Monounsaturated fats have numerous benefits to the body when it comes to our fertility and general health, including reducing inflammation (important in conditions such as Endometriosis) and contributing to a healthy microbiome. Studies show that eating foods rich in monounsaturated fatty acids also helps to improve good blood cholesterol levels, lowering LDL (bad cholesterol) which can decrease your risk of heart disease and strokes. Research also indicates that these fatty acids may benefit insulin levels and blood sugar control, which can be especially helpful in the prevention of diabetes – important for those with Poly Cystic Ovary Syndrome (PCOS).

I am often asked which is best to cook with Olive oil or Rapeseed oil?

Olive oil is a pure oil, a good source of fat- soluble vitamins E and K and is a key component of the Mediterranean diet.
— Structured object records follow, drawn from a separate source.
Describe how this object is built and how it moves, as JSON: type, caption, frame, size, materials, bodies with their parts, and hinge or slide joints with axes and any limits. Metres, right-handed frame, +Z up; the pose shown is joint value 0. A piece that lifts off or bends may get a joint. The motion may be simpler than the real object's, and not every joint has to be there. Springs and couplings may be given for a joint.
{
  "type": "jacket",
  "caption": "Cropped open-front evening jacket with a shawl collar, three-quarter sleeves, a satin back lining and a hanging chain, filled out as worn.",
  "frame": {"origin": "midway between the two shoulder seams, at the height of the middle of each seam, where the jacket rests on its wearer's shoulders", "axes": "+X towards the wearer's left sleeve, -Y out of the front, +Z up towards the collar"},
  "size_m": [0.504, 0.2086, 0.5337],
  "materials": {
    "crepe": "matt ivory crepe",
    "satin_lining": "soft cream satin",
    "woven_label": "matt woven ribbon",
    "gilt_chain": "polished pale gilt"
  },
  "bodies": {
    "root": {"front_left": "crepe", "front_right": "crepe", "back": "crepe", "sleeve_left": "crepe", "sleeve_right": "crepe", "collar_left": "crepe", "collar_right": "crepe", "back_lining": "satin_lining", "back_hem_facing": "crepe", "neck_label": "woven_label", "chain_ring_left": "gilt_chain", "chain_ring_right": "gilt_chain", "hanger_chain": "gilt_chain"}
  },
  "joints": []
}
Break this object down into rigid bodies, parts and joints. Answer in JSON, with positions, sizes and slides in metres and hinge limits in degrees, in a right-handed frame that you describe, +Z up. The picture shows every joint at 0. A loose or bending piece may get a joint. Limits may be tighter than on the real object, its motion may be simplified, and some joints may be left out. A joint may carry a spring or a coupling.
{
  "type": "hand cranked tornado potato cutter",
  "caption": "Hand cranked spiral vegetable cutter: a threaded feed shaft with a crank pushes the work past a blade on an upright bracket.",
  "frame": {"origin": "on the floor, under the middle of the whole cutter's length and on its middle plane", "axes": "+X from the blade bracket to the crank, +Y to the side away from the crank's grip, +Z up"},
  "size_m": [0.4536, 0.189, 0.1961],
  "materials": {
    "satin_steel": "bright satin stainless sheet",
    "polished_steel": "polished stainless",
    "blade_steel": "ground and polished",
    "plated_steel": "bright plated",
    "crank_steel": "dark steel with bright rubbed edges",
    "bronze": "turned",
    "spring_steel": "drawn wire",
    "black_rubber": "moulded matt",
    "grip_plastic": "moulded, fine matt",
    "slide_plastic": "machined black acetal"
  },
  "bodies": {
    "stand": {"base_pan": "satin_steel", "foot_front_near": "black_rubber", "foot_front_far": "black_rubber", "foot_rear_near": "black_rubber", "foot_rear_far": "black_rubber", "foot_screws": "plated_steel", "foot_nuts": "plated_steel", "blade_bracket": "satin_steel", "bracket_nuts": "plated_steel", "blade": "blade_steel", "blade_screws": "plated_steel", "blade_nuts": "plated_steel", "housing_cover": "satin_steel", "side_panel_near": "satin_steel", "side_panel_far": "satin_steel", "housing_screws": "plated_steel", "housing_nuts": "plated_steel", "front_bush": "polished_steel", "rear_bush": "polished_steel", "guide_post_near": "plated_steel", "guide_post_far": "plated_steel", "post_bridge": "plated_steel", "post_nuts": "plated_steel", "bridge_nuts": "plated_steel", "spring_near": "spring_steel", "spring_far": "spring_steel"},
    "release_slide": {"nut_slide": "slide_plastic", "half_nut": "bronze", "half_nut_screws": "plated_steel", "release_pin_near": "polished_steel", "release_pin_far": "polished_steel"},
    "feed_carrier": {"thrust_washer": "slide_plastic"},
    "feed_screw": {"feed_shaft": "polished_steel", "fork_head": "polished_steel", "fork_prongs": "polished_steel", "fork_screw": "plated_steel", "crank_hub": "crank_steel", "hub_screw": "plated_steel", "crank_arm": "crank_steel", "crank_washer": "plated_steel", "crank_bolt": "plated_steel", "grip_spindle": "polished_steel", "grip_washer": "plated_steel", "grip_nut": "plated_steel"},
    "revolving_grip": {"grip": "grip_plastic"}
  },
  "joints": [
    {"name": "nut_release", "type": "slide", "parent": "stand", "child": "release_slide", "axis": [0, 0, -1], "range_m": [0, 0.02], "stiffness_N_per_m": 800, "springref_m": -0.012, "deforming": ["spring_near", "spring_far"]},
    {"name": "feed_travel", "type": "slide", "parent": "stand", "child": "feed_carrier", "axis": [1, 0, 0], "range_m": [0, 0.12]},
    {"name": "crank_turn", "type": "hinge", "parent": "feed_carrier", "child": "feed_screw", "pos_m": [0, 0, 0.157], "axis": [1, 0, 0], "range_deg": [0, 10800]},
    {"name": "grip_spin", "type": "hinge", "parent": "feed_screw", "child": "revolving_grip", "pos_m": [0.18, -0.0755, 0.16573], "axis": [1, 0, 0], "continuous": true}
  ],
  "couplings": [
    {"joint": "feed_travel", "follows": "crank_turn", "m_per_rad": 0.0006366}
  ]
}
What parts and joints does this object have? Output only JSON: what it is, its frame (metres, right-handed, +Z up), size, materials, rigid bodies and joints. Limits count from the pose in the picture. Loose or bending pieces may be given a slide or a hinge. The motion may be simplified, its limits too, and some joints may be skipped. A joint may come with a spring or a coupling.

It has been found in numerous studies to provide key health benefits due to the anti-inflammatory and antioxidant properties it contains. Rapeseed oil is also a pure oil, containing no fats or carbohydrates and also a good source of the fat -soluble vitamins E and K. It contains a good balance of fatty acids and is lower in saturates than many other oils, and high in monounsaturated fatty acids. It also has a high content of the omega 3 fatty acid ALA. Therefore, it is a good choice for an everyday cooking oil for good heart health.

When using oils to cook with it is advisable to choose an oil with a high smoke point (burning point). This means that the oil can withstand higher temperatures before the fats start to break down and the flavour of the oil starts to become affected. Good choices for frying at high temperatures are rapeseed oil, peanut oil or sunflower oil.

Olive oil, in studies has been found to be fairly resistant to heat and many people do use it for light cooking. When preparing a salad dressing, or lightly cooking say an onion to start a soup off, you might want to use an oil with a good flavour and many people choose to use extra virgin olive oil, nut oils or flavoured oils.
Always go for cold pressed Extra Virgin oil where possible (please look at the video on Babble Prime on olive oil for more on the benefits and types of olive oil. You will also find a video there on avocado too and its importance to health )

Recipe ideas:

  • Why not try combining olive oil, lemon juice, balsamic, tahini and a splash of orange juice makes a delicious salad dressing.
  • Why not make your own guacamole using ripe avocados, a squeeze of lemon and some chopped garlic -much nicer than bought!
  • Smashed avocado on wholemeal toast with a poached egg and chilli flakes for breakfast
  • Add to salads and soups.
  • Substitute mayonnaise with avocado in sandwiches
  • Avocado pancakes
  • Avocado and tomato salsa
  • Avocado and chocolate mousse

Avocado and Berry Boost smoothie – start your day off well!

Sue Bedford (MSc Nutritional Therapy)

Why not start the day off with this avocado and berry ‘On the go breakfast smoothie’ and give yourself a magical nutritious energy boost! There is a great balance here of good fat, protein, carbs and lots of vital vitamins and minerals. So, if you are in a rush whizz one of these up and take it with you! Don’t skip breakfast! 


(Makes 1 large glass or 2 smaller ones)

1 Avocado

1 handful of each of the following: Fresh or frozen Raspberries, blueberries and blackberries

1 heaped tablespoon of chia seeds

100ml of milk of your choice

Place into a blender and whizz together! Enjoy!


Caprese Salad

Sue Bedford (MSc Nutritional Therapy)


400g cherry tomatoes, halved

7 tablespoons extra-virgin olive oil

Sea salt

1000g/2lb  mixed medium and large tomatoes, cut into thin slices

8 ounces mozzarella of your choice torn into pieces

Ground black pepper

Fresh basil leaves 

How to make:

Mix the cherry tomatoes with 1 Tbsp of olive oil in a small bowl; season with a pinch of salt (if required).

Arrange the tomato slices on a platter and season with a little salt and pepper. Arrange the mozzarella over the tomatoes. Spoon the cherry tomatoes over the salad and drizzle with remaining  6 Tbsp of olive oil; season with pepper. Let stand 30 minutes to let flavours mingle together. Place the fresh basil leaves over the top and enjoy with bread or fish/chicken.